The British government and European Commission look set to agree on the protected status of UK expats in Europe following Brexit.
With the commencement of Brexit talks last month, both sides set out their opening negotiating positions on citizens’ rights, an issue on which both are agreed should be resolved as a matter of priority.
The British government published their paper 'Safeguarding the Position of EU Citizens Living in the UK and UK Nationals Living in the EU', and the position of the European Commission was summarised in a paper entitled 'Essential Principles on Citizens' Rights'.
Each takes a somewhat different approach, with the UK paper focussing primarily on the rights of EU citizens in the UK, whilst the paper from the European Commission sets out general principles that should apply to all EU citizens.
The proposals from the British government are unquestionably less emphatic, clear and generous than those by the European Commission, but the lack of information may well be a negotiating position or simply an inability to set out a plan.
Strip out the sophistry from the British side and there is broad agreement about protecting certain key 'rights' of expatriates.
In particular, although the fine detail has yet to be sorted, insofar as UK expats living in Europe are concerned:
- A right of permanent residence will be guaranteed to expatriates who relocate up to the date the UK leaves the EU. The right will apply after 5 years residence, in line with current EU rules. So if you currently live in France or you do so before the UK finally leaves the EU you will have a right to permanent residence.
- The right of existing UK State retired expatriates to S1 health certificates will be maintained for life, and the certificates will continue to be issued until the date when the UK leaves the EU.
- The UK State Retirement Pension will continue to be uprated in line with inflation for expats in Europe, as occurs for most British expatriates elsewhere around the world.

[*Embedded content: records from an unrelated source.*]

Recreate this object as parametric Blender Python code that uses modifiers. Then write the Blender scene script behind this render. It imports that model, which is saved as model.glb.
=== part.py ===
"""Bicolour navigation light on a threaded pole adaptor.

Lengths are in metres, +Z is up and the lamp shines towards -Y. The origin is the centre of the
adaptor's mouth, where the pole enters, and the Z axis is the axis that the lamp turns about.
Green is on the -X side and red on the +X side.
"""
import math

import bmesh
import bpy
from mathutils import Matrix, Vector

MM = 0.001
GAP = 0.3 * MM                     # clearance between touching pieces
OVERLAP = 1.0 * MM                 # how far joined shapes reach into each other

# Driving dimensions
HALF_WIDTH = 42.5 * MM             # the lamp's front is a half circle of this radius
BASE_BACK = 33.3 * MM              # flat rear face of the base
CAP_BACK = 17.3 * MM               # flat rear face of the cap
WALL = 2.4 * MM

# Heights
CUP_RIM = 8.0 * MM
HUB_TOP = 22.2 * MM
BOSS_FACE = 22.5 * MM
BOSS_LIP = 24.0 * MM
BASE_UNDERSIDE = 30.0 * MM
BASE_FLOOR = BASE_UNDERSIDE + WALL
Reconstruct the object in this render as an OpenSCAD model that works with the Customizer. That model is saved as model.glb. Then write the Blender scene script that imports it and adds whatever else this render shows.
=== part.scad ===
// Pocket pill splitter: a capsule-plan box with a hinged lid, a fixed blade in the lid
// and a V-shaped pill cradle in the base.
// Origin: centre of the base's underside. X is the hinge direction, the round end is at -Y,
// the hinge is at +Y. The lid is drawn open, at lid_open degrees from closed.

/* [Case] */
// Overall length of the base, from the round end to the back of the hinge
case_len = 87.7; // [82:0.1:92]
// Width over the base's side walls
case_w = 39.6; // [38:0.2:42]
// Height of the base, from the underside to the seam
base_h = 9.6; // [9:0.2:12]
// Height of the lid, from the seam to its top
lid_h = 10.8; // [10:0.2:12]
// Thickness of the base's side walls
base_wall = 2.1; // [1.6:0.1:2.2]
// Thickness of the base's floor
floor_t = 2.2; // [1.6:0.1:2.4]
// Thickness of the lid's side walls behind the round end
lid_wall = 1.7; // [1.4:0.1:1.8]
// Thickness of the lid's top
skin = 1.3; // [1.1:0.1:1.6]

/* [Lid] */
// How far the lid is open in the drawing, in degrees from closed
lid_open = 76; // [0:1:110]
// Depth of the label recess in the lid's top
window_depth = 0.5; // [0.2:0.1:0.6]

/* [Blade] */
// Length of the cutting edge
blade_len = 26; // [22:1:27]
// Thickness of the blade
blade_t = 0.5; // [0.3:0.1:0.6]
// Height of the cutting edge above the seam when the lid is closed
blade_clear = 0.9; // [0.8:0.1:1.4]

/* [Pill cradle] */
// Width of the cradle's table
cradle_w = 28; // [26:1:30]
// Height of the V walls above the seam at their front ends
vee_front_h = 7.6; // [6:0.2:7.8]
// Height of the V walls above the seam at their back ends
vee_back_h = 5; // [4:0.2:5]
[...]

- Existing rules to export certain social security benefits will be protected up to exit, including aggregation of benefits.
- Mutual recognition of professional qualifications.
The British government have also proposed that visitors to Europe from the UK will also continue to benefit from existing European Health Insurance Card (EHIC) scheme 'or a similar arrangement'. There has yet to be a reaction from the Commission, but given the facilitating impact on tourism of the EHIC scheme it can be anticipated that they will welcome it.
Perhaps the greatest uncertainty for those planning to relocate to Europe from the UK is just when the ‘cut-off’ date will apply.
Although the UK government stated that it would be ‘no earlier than 29th March 2017 or later than the date when the UK leaves the EU’, the former date is simply not a serious one as it would be illegal under European law. The position is even contradicted within the paper itself, where it also states: 'until the UK’s exit, while the UK remains a member of the EU, EU citizens resident here will continue to enjoy the rights they have under EU Treaties'.
The later date will also be extended by a transition period beyond the scheduled withdrawal date of 29th March 2019, as the British government have accepted that there will be no 'cliff-edge' for EU citizens seeking permanent residence in the UK, stating: 'all qualifying EU citizens will be given adequate time to apply for their new residence status after our exit...............The grace period of blanket permission will last from exit day for a fixed period of time, which we will specify in due course but which we expect to be up to two years'.
It also remains open to the EU to offer current and prospective British expatriates in Europe better terms than may be offered by the UK government to Europeans already resident in the UK, or seeking to relocate in the future.
The UK has rejected the proposal from the Commission that the European Court of Justice (ECJ) should retain jurisdiction over settlement of disputes, but on the assumption that the UK leaves the EU that is hardly a surprising position.
The use of specific dispute resolution procedures or the International Court of Justice in The Hague seem possible other options, although it may be the UK would be prepared to agree to the role of the ECJ for a limited duration. Without recognition of the ECJ British tourists and companies would have no means of litigating on claims.
More broadly, the tide appears to be turning on the British government's approach to the negotiations, with reports in the British press that Ministers have been told by their advisors that they simply cannot 'have their cake and eat it'. A number of recent developments also suggest a softer Brexit now looks more likely:
- The UK general election failed to deliver a clear Brexit mandate. Theresa May now lacks political authority as a leader, having lost her parliamentary majority and with a Cabinet and a Party that is bitterly divided over Brexit;
- The first round of the negotiations appears to have gone to the European Commission, who have been able to impose their sequencing demands;
- The global trading ambitions of the UK are beginning to look a huge gamble;
- The risk that London will lose its status as Europe's leading financial centre has heightened;
- Business leaders have escalated their concerns, warning of a serious labour shortage if tight immigrations controls are imposed and of significant economic difficulties if a single market and a customs union are not maintained for at least a transitional period;
- Europe looks more confident, determined and united.
Just how this will spin out remains unclear, but the imperative of a beneficial trading relationship with the EU will
require that concessions are made over sovereignty and freedom of
Although it still seems unlikely that the UK will remain a member of the European Union, the Brexit Minister David Davies has confirmed that following signing of the withdrawal agreement (scheduled for March 2019) there will be a transitional period of several years, until at least 2022.